Grenadiers d’une légion départementale en marche, vers 1816. On remarquera la couleur dominante blanche des uniformes de ce début de Restauration monarchique.

« En mars 1821, nous avions ici en garnison environ 3oo soldats de la ci-devant Légion du Gard[2], pour lesquels j’avais sollicité auprès de vous des Nouveaux-Testamens (sic). Sur l’invitation que je fis faire dans le quartier, un assez grand nombre se rendirent chez moi; ils étaient sur le point de partir de Grenoble pour aller dans des départemens où ils seraient privés du culte public. Je saisis cette circonstance pour leur faire sentir d’autant plus la nécessité de se procurer le Livre de Dieu, au moyen duquel on peut très bien exercer ce culte évangélique, et avancer l’œuvre de son salut. Je leur retraçai l’institution bienfaisante de la Société biblique de Paris, dont le but était de mettre à la portée même des plus pauvres le livre d’or ; mais que cependant il était à désirer que chacun donnât selon ses moyens, afin qu’ils eussent le plaisir de penser que c’était une acquisition qu’ils avaient faite eux-mêmes. Là-dessus je présentai les Nouveaux-Testamens : en un instant […] tous furent distribués ; en même temps je vis mes pauvres soldats, moi ayant un attendrissement religieux, mettre tous la main à la poche, l’un d’entre eux ôter son schako, et le présenter comme un tronc ambulant à toutes ces mains qui y versaient leurs offrandes en vidant leurs minces bourses.

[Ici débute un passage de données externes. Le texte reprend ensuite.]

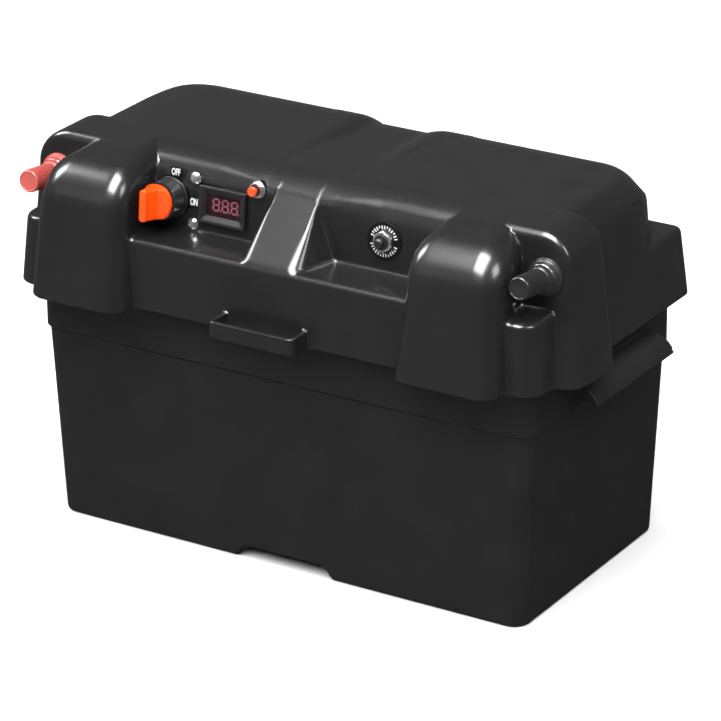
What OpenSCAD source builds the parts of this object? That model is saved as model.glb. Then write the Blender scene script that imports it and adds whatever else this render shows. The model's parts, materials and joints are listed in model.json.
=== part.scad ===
// Battery box: an open tray, a lift-off domed lid, and the switchgear on the lid.
// Millimetres. +Z is up, the front with the controls faces -Y, the floor is z = 0.

/* [Tray] */
// Outside length of the tray at its step
tray_length = 365.4; // [350:0.2:372]
// Outside depth of the tray at its step
tray_depth = 186; // [176:1:188]
// Height of the step where the upper band starts
step_height = 135; // [120:1:140]
// Height of the tray's rim, hidden by the lid
tray_height = 178; // [174:1:182]
// Wall thickness of both mouldings
wall = 3; // [2.5:0.1:3.5]
// Half of the length of each end handle
handle_half = 54; // [46:1:58]

/* [Lid] */
// Height of the lid's lower rim
rim_z = 166.5; // [164:0.5:168]
// Height of the shelf in front of the control panels
ledge_z = 213; // [211:0.5:215]
// Height of the lid's flat top
top_z = 261; // [257:0.5:265]
// Lean of the control panels from upright
panel_tilt = 6; // [4:0.5:8]
// Depth of the strap channel across the top
strap_groove = 3.5; // [2:0.5:4]

/* [Controls] */
// Radius of the isolator's turning knob
knob_r = 12.4; // [11:0.1:13]
// Turn of the isolator knob from off to on
isolator_turn = 90; // [60:5:90]
// Width of the voltmeter's bezel
meter_w = 35; // [32:0.5:38]
// Height of the voltmeter's bezel
meter_h = 24.5; // [22:0.5:26]
// Diameter of the circuit breaker's label disc
label_d = 24.5; // [22:0.5:26]
// Thread diameter of the terminal studs
stud_d = 8; // [6:1:8]

/* [Hidden] */

$fn = 64;
eps = 0.01;
lid_back = 99.2;               // lid's rear rim, from the tray's middle
lid_front = 107;               // lid's front rim, from the tray's middle
lid_half = 194;                // half of the lid's length without its end bulges
bulge_front = 124.5;           // reach of the front bulges and the strap loop
loop_back = 116.3;             // reach of the rear strap loop
end_half = 210;                // half of the whole length
shift_y = (bulge_front - loop_back) / 2;  // puts the bounding box's middle on y = 0
cavity_drop = 25;              // how far block outlines run below the rim before trimming
foot_z = rim_z - cavity_drop;
panel_y = -71;                 // control panels, where they meet the shelf
post_y = -73;                  // terminal walls, where they meet the notch floor
terminal_x = 181.5;
terminal_up = 20.8;            // terminal height on its wall
isolator_x = -94.3;
isolator_up = 19.1;
meter_x = -54;
meter_up = 19.6;
button_x = -29;
button_up = 36;
breaker_x = 65.5;
breaker_up = 20.3;
running = 0.05;                // radial clearance of turning and sliding shafts

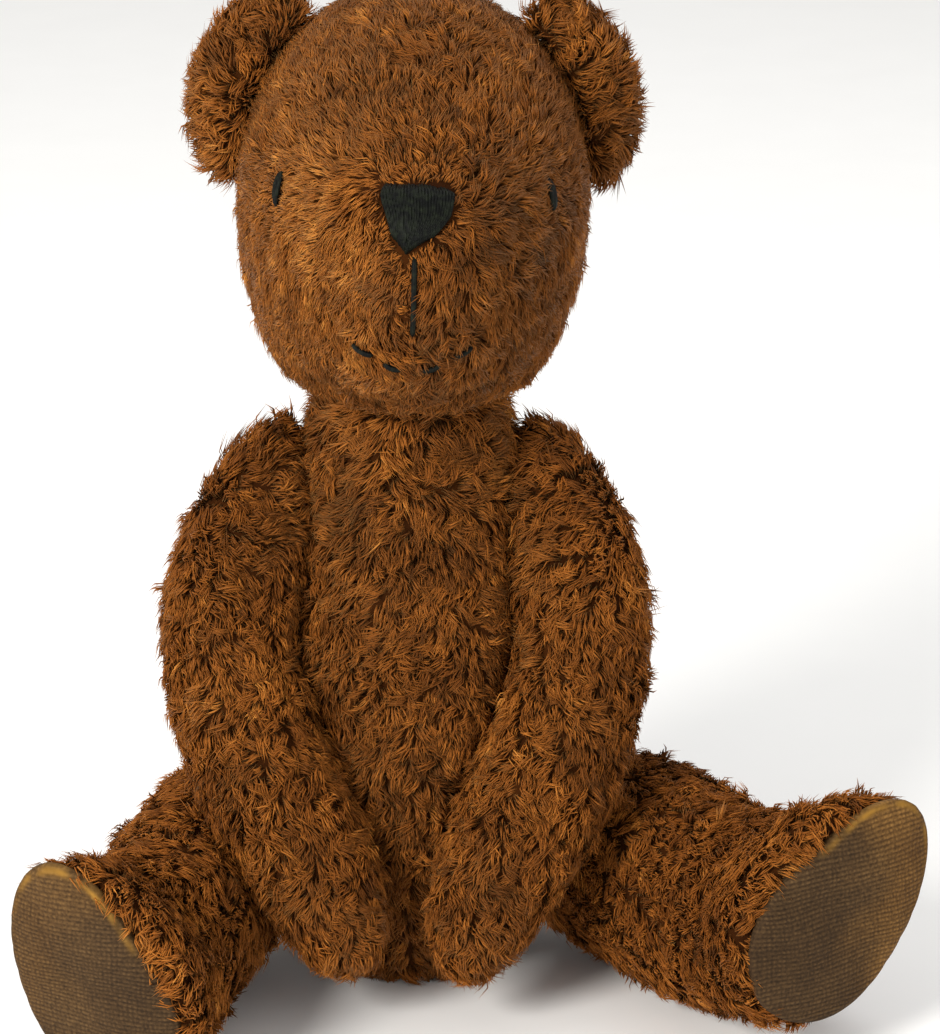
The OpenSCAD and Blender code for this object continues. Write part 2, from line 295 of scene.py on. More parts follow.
def thread_material(name, dark, light):
    m, t, s = node_tree(name)
    lint = texture(t, "ShaderNodeTexNoise", 700, 4)
    twist = texture(t, "ShaderNodeTexWave", 900, 1, Distortion=2.0)
    link(t, ramp(t, lint.outputs[0], [(0.42, dark), (0.72, light)]), s.inputs["Base Color"])
    s.inputs["Roughness"].default_value = 0.6
    s.inputs["Specular IOR Level"].default_value = 0.12
    bump(t, s, twist.outputs[0], 0.0001)
    return m


def board_material():
    m, t, s = node_tree("pressed_board")
    chips = texture(t, "ShaderNodeTexVoronoi", 600)
    cloud = texture(t, "ShaderNodeTexNoise", 200, 6)
    link(t, mixed(t, 0.5, ramp(t, cloud.outputs[0], [(0.3, (0.14, 0.07, 0.03)), (0.7, (0.32, 0.19, 0.09))]),
                  chips.outputs[1], "OVERLAY"), s.inputs["Base Color"])
    s.inputs["Roughness"].default_value = 0.75
    bump(t, s, cloud.outputs[0], 0.0002)
    return m


def steel_material():
    m, t, s = node_tree("zinc_plate")
    cloud = texture(t, "ShaderNodeTexNoise", 400, 5)
    link(t, ramp(t, cloud.outputs[0], [(0.3, (0.42, 0.43, 0.45)), (0.7, (0.62, 0.63, 0.65))]),
         s.inputs["Base Color"])
    s.inputs["Metallic"].default_value = 1.0
    link(t, maths(t, "MULTIPLY_ADD", cloud.outputs[0], 0.3, 0.5), s.inputs["Roughness"])
    bump(t, s, cloud.outputs[0], 0.00005)
    return m


FUR = fur_material()
SHADE_BACKING = shade_backing_material()
KNIT = knit_material()
BLACK = thread_material("black_cotton", (0.0015, 0.002, 0.0015), (0.009, 0.012, 0.006))
BROWN = thread_material("brown_cotton", (0.030, 0.012, 0.004), (0.080, 0.036, 0.012))
LINEN = thread_material("linen_cotton", (0.35, 0.30, 0.22), (0.55, 0.50, 0.40))
BOARD = board_material()
STEEL = steel_material()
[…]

Peu de temps après […] je fis dans le Gard un [voyage]. A peine rentré chez moi, je vois arriver, toute joyeuse, la mère d’un sergent-major, qui me déploie et me fait lire une lettre que son fils lui écrivait de sa nouvelle garnison, et où il lui racontait cette distribution à laquelle il avait eu part, l’assurant qu’il faisait sa joie de ce livre qu’il avait reçu, et qu’il le lisait et le lirait avec soin […]

Un soldat de la garnison actuelle, auquel je donne l’instruction religieuse pour sa première communion, a obtenu depuis peu la permission de travailler en ville. Au premier mois de son salaire qu’il a touché, venant à l’instruction ordinaire : « M. le pasteur, m’a-t-il dit en propres termes, vous m’avez remis depuis quelque temps une Bible; je n’avais rien pour la payer jusqu’ici; maintenant je suis riche (et il me montrait quelques écus qu’il venait de tirer fraîchement) ; cependant voilà toute ma fortune : je vais porter à mon capitaine ce que je dois pour compléter ma masse ; mais voilà un écu de 5 francs pour payer ma Bible de 3 francs ; et il y aura 2 francs que je donne pour aider à payer les évangiles que vous avez distribués à mes anciens frères d’armes de la légion du Gard ; je suis seulement fâché de ne pouvoir cette fois vous en donner davantage »[3].

    La diffusion des textes bibliques restait pourtant une opération très délicate. Il ne fallait surtout pas le faire sans autorisation des officiers commandants, et, a fortiori, en faveur de soldats catholiques. On le vit bien dès juin 1820 quand le comité de la Société de Paris dut examiner la plainte du duc d’Estissac. Cet officier général, pourtant d’opinion libérale, « avait fait saisir à Orléans un certain nombre de Bibles entre les mains des soldats de la garnison, auxquelles elles avaient été distribuées clandestinement« [4]. Il les avait renvoyées au pasteur de la ville. Cette affaire inquiéta fort le comité de la société biblique qui craignit de se voir retirer tout agrément officiel. Il se hâta de répondre que cette distribution avait été faite à son insu par des représentants non officiels. Le comité rédigea une circulaire dans laquelle il désavouait toute tentative de diffusion de la Bible auprès des catholiques. C’était la contrainte qui pesait sur la société biblique de Paris, enfermée par ses statuts et par la pression politique du temps, en cette période de la Restauration monarchique triomphante.

 Jean-Yves Carluer

[1] Bulletin de la Société Biblique protestante de Paris, 1822, p. 32-33.

[2] Des légions départementales avaient été mises en place au début de la Restauration pour remplacer la conscription napoléonienne. Au moment où César Bonifas écrit ces lignes, la Légion du Gard était devenue le 16e Régiment de Ligne.

[3] Société Biblique protestante de Paris, Bulletin N° 4, p. 4.

[4] Orentin Douen, Histoire de la Société biblique protestante de Paris de 1818 à 1868, Paris, 1868, p. 114.